Command exit status:
  1

Command output:
  (empty)

Command error:
  Traceback (most recent call last):
    File "/usr/local/bin/CIRIquant", line 10, in <module>
      sys.exit(main())
    File "/usr/local/lib/python2.7/site-packages/CIRIquant/main.py", line 89, in main
      config = check_config(check_file(args.config_file))
    File "/usr/local/lib/python2.7/site-packages/CIRIquant/utils.py", line 91, in check_config
      globals()[i.upper()] = check_file(config['reference'][i])
    File "/usr/local/lib/python2.7/site-packages/CIRIquant/utils.py", line 49, in check_file
      raise ConfigError('File: {}, not found'.format(file_name))
  CIRIquant.utils.ConfigError: File: /data/azabala/gtf/eGenomes/genes.gtf, not found

Work dir:
  /scratch/azabala/validation_GTF/eGenomes/work_eGenomes/a4/1ad695fb7ab3bc5077c78c8686692a

Tip: view the complete command output by changing to the process work dir and entering the command `cat .command.out`

 -- Check '.nextflow.log' file for details

Relevant files

travis.yaml name: ciriquant tools: bwa: /usr/local/bin/bwa hisat2: /usr/local/bin/hisat2 stringtie: /usr/local/bin/stringtie samtools: /usr/local/bin/samtools

reference: fasta: /scratch/azabala/validation_GTF/eGenomes/work_eGenomes/stage-5e8255a4-53a0-4b1c-8881-9481ba39060a/1c/522d8e9bfc6e1560dad67f3afd1164/genome.fa gtf: /data/azabala/gtf/eGenomes/genes.gtf bwa_index: /scratch/azabala/validation_GTF/eGenomes/work_eGenomes/c3/0410f7c6a5f85b8d7b25e17307668d/bwa/genome hisat_index: /scratch/azabala/validation_GTF/eGenomes/work_eGenomes/11/08674c9acbe0f7ebc38718c559e64a/hisat2/genome

command.log Traceback (most recent call last): File "/usr/local/bin/CIRIquant", line 10, in sys.exit(main()) File "/usr/local/lib/python2.7/site-packages/CIRIquant/main.py", line 89, in main config = check_config(check_file(args.config_file)) File "/usr/local/lib/python2.7/site-packages/CIRIquant/utils.py", line 91, in check_config globals()[i.upper()] = check_file(config['reference'][i]) File "/usr/local/lib/python2.7/site-packages/CIRIquant/utils.py", line 49, in check_file raise ConfigError('File: {}, not found'.format(file_name)) CIRIquant.utils.ConfigError: File: /data/azabala/gtf/eGenomes/genes.gtf, not found

System information

Nextflow: 23.04.2 Hardware: HPC Executor: slurm Conatiner: Apptainer OS: Linux nf-core/circrna: dev

nictru commented 4 months ago

Hey, looks weird to me, I will need some help with debugging this.

Could you try switching to /scratch/azabala/validation_GTF/eGenomes/work_eGenomes/a4/1ad695fb7ab3bc5077c78c8686692a und run bash .command.run?

Would be interesting if this error occurs if the script is executed like this or not

ZabalaAitor commented 4 months ago

bash .command.run

Traceback (most recent call last): File "/usr/local/bin/CIRIquant", line 10, in sys.exit(main()) File "/usr/local/lib/python2.7/site-packages/CIRIquant/main.py", line 89, in main config = check_config(check_file(args.config_file)) File "/usr/local/lib/python2.7/site-packages/CIRIquant/utils.py", line 91, in check_config globals()[i.upper()] = check_file(config['reference'][i]) File "/usr/local/lib/python2.7/site-packages/CIRIquant/utils.py", line 49, in check_file raise ConfigError('File: {}, not found'.format(file_name)) CIRIquant.utils.ConfigError: File: /data/azabala/gtf/eGenomes/genes.gtf, not found

nictru commented 4 months ago

This is really strange.

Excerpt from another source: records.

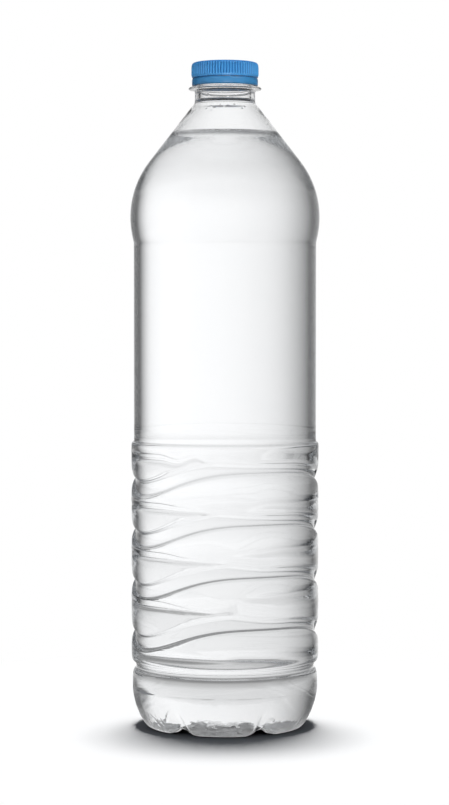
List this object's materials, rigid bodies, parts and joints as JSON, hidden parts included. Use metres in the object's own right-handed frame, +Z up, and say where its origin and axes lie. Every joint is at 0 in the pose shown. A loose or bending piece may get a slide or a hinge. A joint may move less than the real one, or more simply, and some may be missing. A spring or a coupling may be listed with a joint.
{
  "type": "plastic water bottle",
  "caption": "Full, sealed clear plastic water bottle with a ribbed screw cap and a tamper band; stands on a footed base.",
  "frame": {"origin": "centre of the base, on the plane that the feet stand on", "axes": "+Z up along the bottle's axis, -Y towards the front"},
  "size_m": [0.0878, 0.0878, 0.3084],
  "materials": {
    "clear_plastic": "clear, glossy",
    "water": "clear liquid",
    "cap_blue": "satin",
    "band_blue": "satin"
  },
  "bodies": {
    "body": {"bottle": "clear_plastic", "water": "water"},
    "band": {"tamper_band": "band_blue"},
    "closure": {"cap": "cap_blue"}
  },
  "joints": [
    {"name": "cap_turn", "type": "hinge", "parent": "body", "child": "band", "pos_m": [0, 0, 0.3007], "axis": [0, 0, 1], "range_deg": [0, 450]},
    {"name": "cap_lift", "type": "slide", "parent": "band", "child": "closure", "axis": [0, 0, 1], "range_m": [0, 0.0034]}
  ],
  "couplings": [
    {"joint": "cap_lift", "follows": "cap_turn", "m_per_rad": 0.00042972}
  ]
}
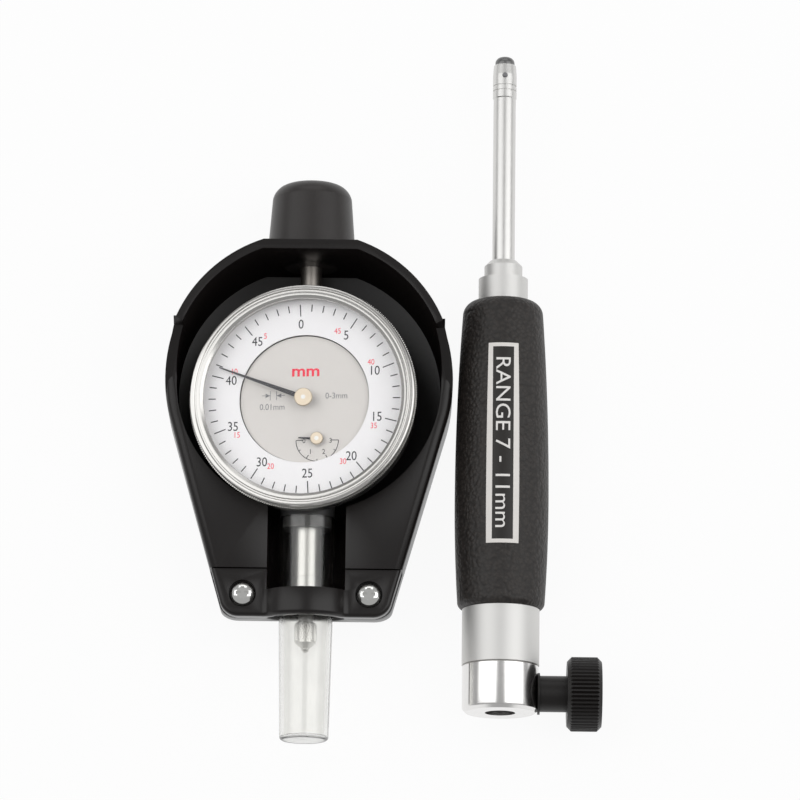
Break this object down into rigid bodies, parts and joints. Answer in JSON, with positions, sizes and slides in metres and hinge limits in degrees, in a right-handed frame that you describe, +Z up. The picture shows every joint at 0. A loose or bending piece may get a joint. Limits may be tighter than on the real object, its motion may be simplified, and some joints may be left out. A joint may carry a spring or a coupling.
{
  "type": "dial bore gauge",
  "caption": "Small dial bore gauge as two halves: a round dial indicator in a moulded shield with a clear tip guard, and a gripped handle with stem, bore head and lock knob.",
  "frame": {"origin": "centre of the bounding box on the surface that both halves lie on", "axes": "+Z up, +Y along both halves towards the bore head, +X from the dial to the handle"},
  "size_m": [0.1182, 0.1904, 0.0301],
  "materials": {
    "shield_plastic": "satin moulded black",
    "cap_plastic": "satin moulded black",
    "bright_steel": "polished",
    "ground_steel": "ground",
    "cast_case": "dark painted casting",
    "satin_aluminium": "satin turned",
    "clear_tube": "clear moulded plastic",
    "crystal_glass": "clear",
    "dial_white": "printed matt white",
    "dial_cream": "printed matt cream",
    "hand_dark": "blued",
    "pale_brass": "turned",
    "grip_rubber": "grained black",
    "label_foil": "black with white border",
    "knob_plastic": "black",
    "carbide": "ground"
  },
  "bodies": {
    "gauge": {"shield_housing": "shield_plastic", "clamp_bar": "shield_plastic", "top_cap": "cap_plastic", "clamp_screws": "bright_steel", "tip_guard": "clear_tube", "case": "cast_case", "back_cover": "cast_case", "back_screws": "ground_steel", "movement_plate": "pale_brass", "stem": "ground_steel", "dust_cap": "bright_steel", "dial_plate": "dial_cream", "clamp_collar": "bright_steel", "handle_core": "satin_aluminium", "grip": "grip_rubber", "label_plate": "label_foil", "nose_collar": "satin_aluminium", "stem_tube": "ground_steel", "measuring_head": "ground_steel", "head_plug": "carbide", "fixed_anvil": "carbide", "rod_guide": "pale_brass", "knob_washer": "knob_plastic"},
    "bezel_group": {"bezel": "bright_steel", "crystal": "crystal_glass", "scale_ring": "dial_white"},
    "main_hand": {"main_pointer": "hand_dark", "main_hub": "pale_brass", "main_arbor": "ground_steel"},
    "small_hand": {"small_pointer": "hand_dark", "small_hub": "pale_brass", "small_arbor": "ground_steel"},
    "plunger": {"spindle": "ground_steel", "contact_point": "ground_steel"},
    "rod": {"push_rod": "ground_steel"},
    "contact": {"moving_contact": "carbide"},
    "knob": {"lock_knob": "knob_plastic", "lock_screw": "ground_steel"}
  },
  "joints": [
    {"name": "bezel_turn", "type": "hinge", "parent": "gauge", "child": "bezel_group", "pos_m": [-0.02149, -0.00375, 0.02208], "axis": [-0.1219, 0, 0.9925], "continuous": true},
    {"name": "hand_turn", "type": "hinge", "parent": "gauge", "child": "main_hand", "pos_m": [-0.02149, -0.00375, 0.02208], "axis": [0.1219, 0, -0.9925], "range_deg": [0, 2160]},
    {"name": "small_hand_turn", "type": "hinge", "parent": "gauge", "child": "small_hand", "pos_m": [-0.0178, -0.01485, 0.02152], "axis": [-0.1219, 0, 0.9925], "range_deg": [0, 180]},
    {"name": "plunger_travel", "type": "slide", "parent": "gauge", "child": "plunger", "axis": [0, 1, 0], "range_m": [0, 0.003]},
    {"name": "rod_travel", "type": "slide", "parent": "gauge", "child": "rod", "axis": [0, -1, 0], "range_m": [0, 0.0008], "stiffness_N_per_m": 300},
    {"name": "contact_travel", "type": "slide", "parent": "gauge", "child": "contact", "axis": [0, 0, -1], "range_m": [0, 0.0008]},
    {"name": "knob_turn", "type": "hinge", "parent": "gauge", "child": "knob", "pos_m": [0.04702, -0.08185, 0.01267], "axis": [1, 0, 0], "range_deg": [0, 360]}
  ],
  "couplings": [
    {"joint": "hand_turn", "follows": "plunger_travel", "rad_per_m": 12566},
    {"joint": "small_hand_turn", "follows": "plunger_travel", "rad_per_m": 1047.2},
    {"joint": "contact_travel", "follows": "rod_travel", "ratio": 1}
  ]
}
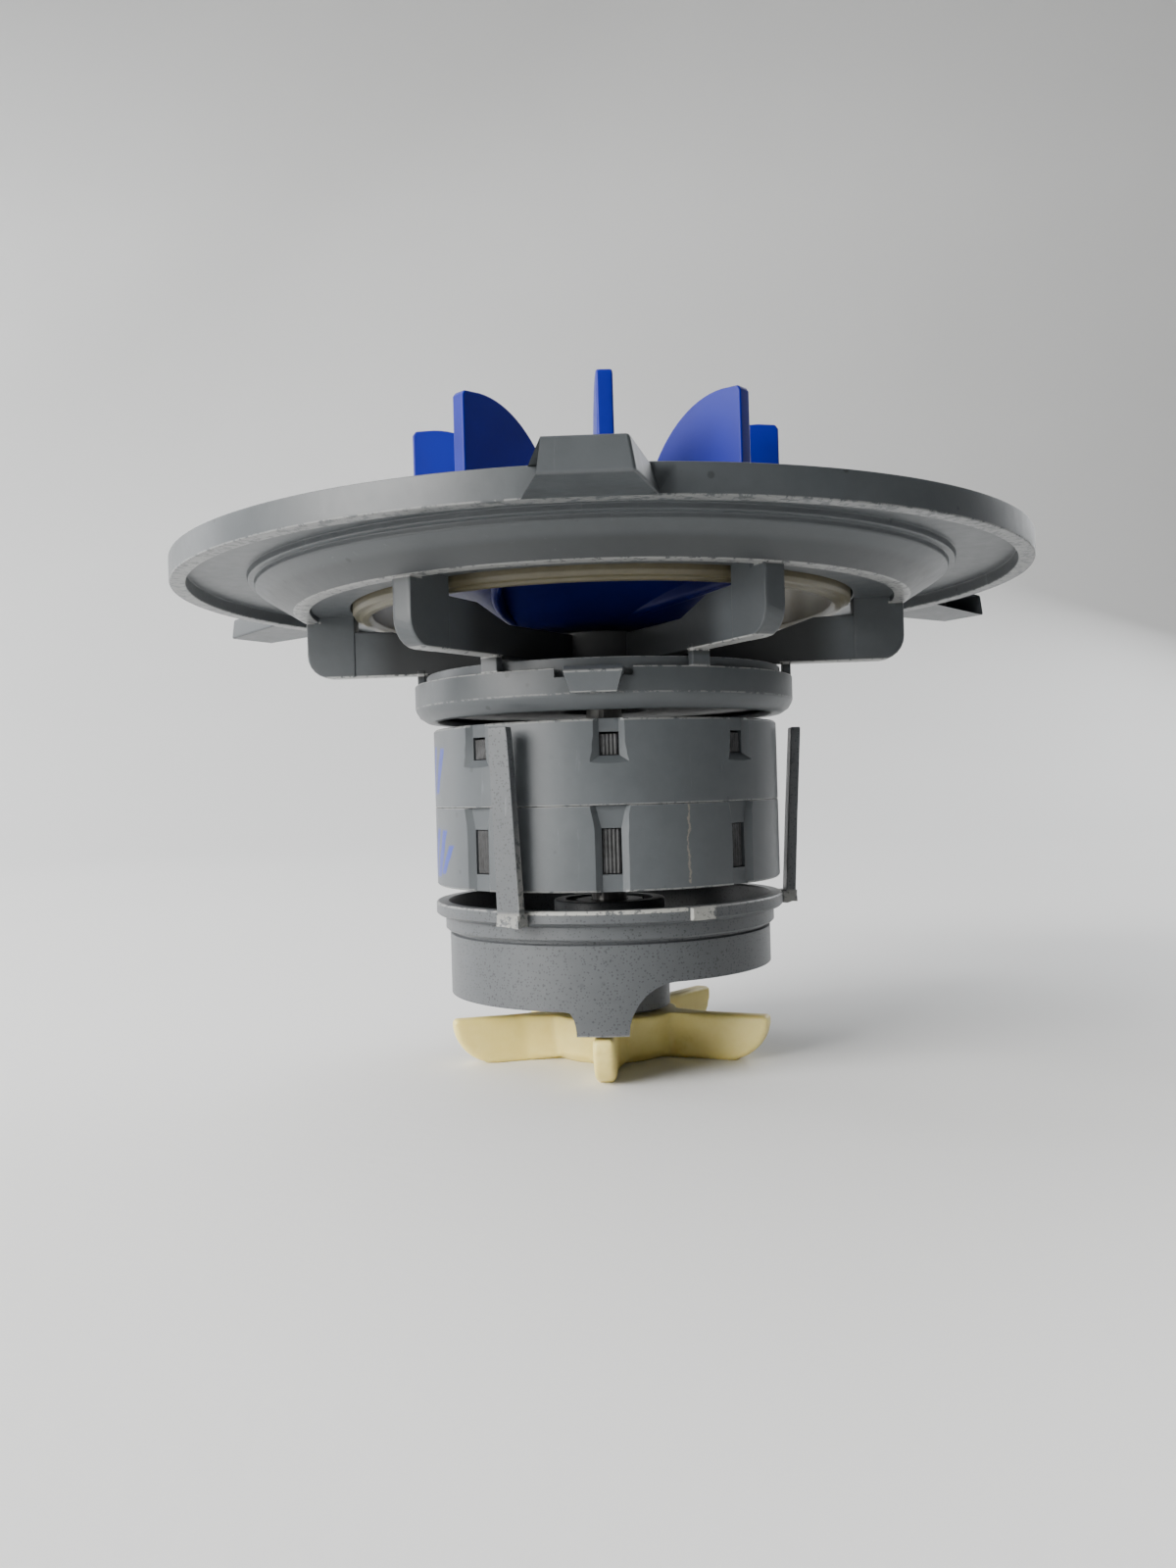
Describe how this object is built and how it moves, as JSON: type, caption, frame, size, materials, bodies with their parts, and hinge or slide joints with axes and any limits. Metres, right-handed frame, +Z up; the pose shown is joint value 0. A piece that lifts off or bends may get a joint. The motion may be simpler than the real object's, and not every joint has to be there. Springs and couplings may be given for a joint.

The pipeline should fail if the file would not exist already here. The ciriQuant-internal check if the file exists takes place here in a pretty standard way, so I would say it's unlikely there is a problem within the tool. So the only remaining explanation is that the GTF file is not properly mounted to the container at runtime.

Could you try the following:

  1. Copy the GTF file into the working directory /scratch/azabala/validation_GTF/eGenomes/work_eGenomes/a4/1ad695fb7ab3bc5077c78c8686692a
  2. Change the .run.sh, replacing the /data/azabala/gtf/eGenomes/genes.gtf with genes.gtf
  3. Run bash .command.run again

And let me know what happens please.

Also it would be nice if you could attach the .command.run file here

ZabalaAitor commented 4 months ago

Now it seems that CIRIquant is able to read the GTF file. I am providing you with the following files for further inspection #155.tar.gz:

Please note that .command.run and .command.err may appear as hidden files.